The point is that the voltage of the IO domain **can** change at 
runtime, at any point in time. We could theoretically have the 
bootloader require the regulator to be running at 1.8V and then the 
kernel at 3.3V, both should work (can't think of anything that would 
work like that but why not, the kernel IO domain driver is supposed to 
handle that within the kernel runtime even).

The issue here is that we want to avoid a cyclic dependency, where the 
pinctrl is needed for the IO domain regulator that we're trying to add 
as a dependency of the same pinctrl. There needs to be either some smart 
detection or a property to specify that the IO domain dependency needs 
to be ignored. This seems unfortunately to be for working around how 
Linux handles dependencies between devices and doesn't allow cyclic 
dependencies. At the same time, I do not know if there's anyway to not 
work around it?

>> +        type: boolean
>> +        description:
>> +          If true assume that the io domain needed for this pin group 
>> has been
>> +          configured correctly by the bootloader. This is needed to 
>> break cyclic
>> +          dependencies introduced when a io domain needs a regulator 
>> that can be
>> +          accessed through pins configured here.
> 
> This is describing a Linux implementation detail, not the binding
> itself. There's no technical reason a DT consumer couldn't already
> figure this much out from the existing topology (by observing that the
> pinctrl consumer is a grandparent of the I/O domain's supply).
> 

I am guessing you're suggesting to have some complex handling in the 
driver to detect those cyclic dependencies and ignore the IO domain 
dependency for the pinctrl pins where this happens?

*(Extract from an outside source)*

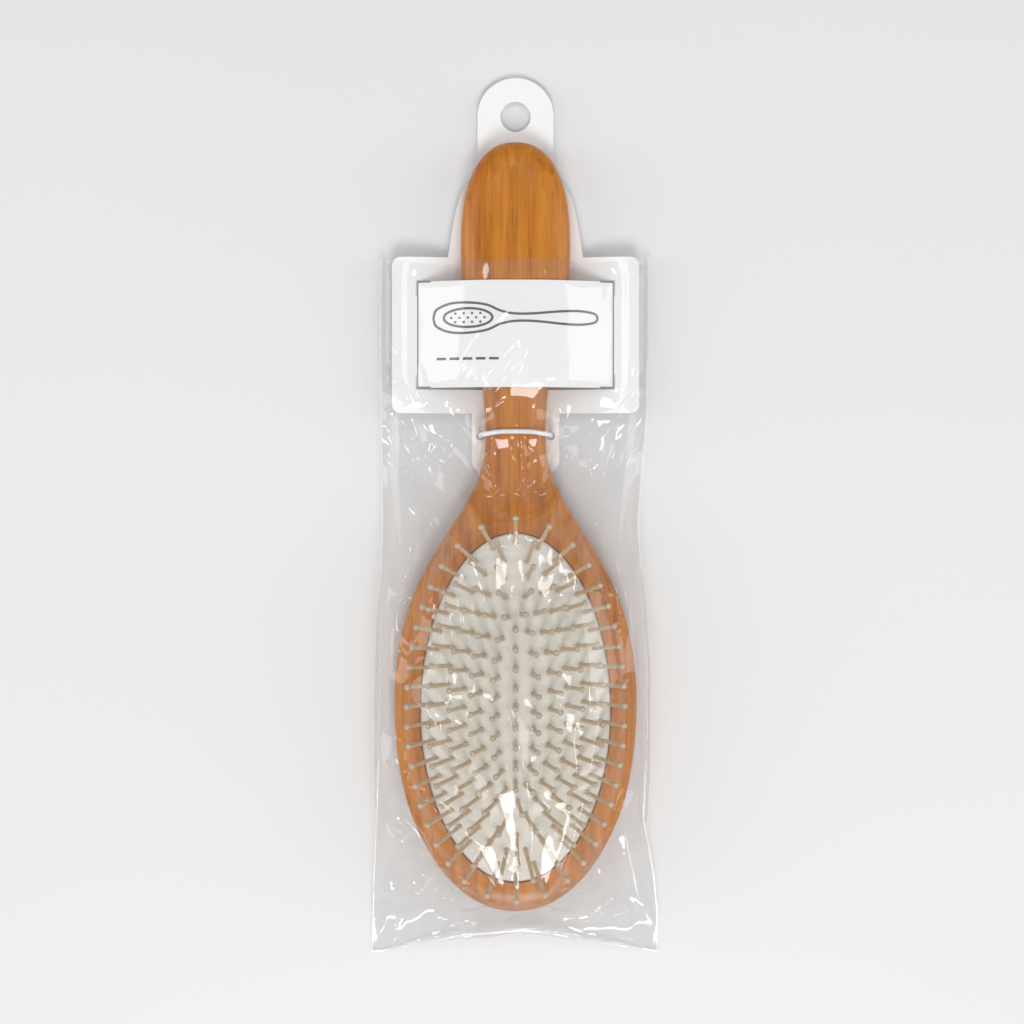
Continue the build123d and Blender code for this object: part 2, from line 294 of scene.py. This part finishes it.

This can actually be quite difficult to detect reliably:
We need to go through the phandle in pinctrl to the IO domain DT node, 
then check all phandles there to other DT node (likely regulators), then 
we need to look into the pinctrl-0 (actually, the one for "default" 
maybe, but what about the other states of pinctrl?) phandles and then 
parse the pinctrt DT nodes to see if they're pointing to the same DT 
node as the one we're trying to use. Here, we also do not know if the 
regulator DT node has other dependencies that needs to be accounted for.

I haven't put too much thoughts into it so maybe it's easier/harder than 
what I'm saying here (or maybe I'm completely off too...).

One of the issues we're having here too is that we lose granularity. 
There are multiple domains inside an IO domain device and here we make 
the whole pinctrl device depend on all domains from one IO domain device 
(there can be multiple ones) while it is factually (on the HW level) 
only dependent on one domain. Considering (if I remember correctly) 
Heiko highly suggested we think about adding child nodes to the IO 
domain devices to have a DT node per domain in the IO domain device, how 
would this work with the suggested DT binding?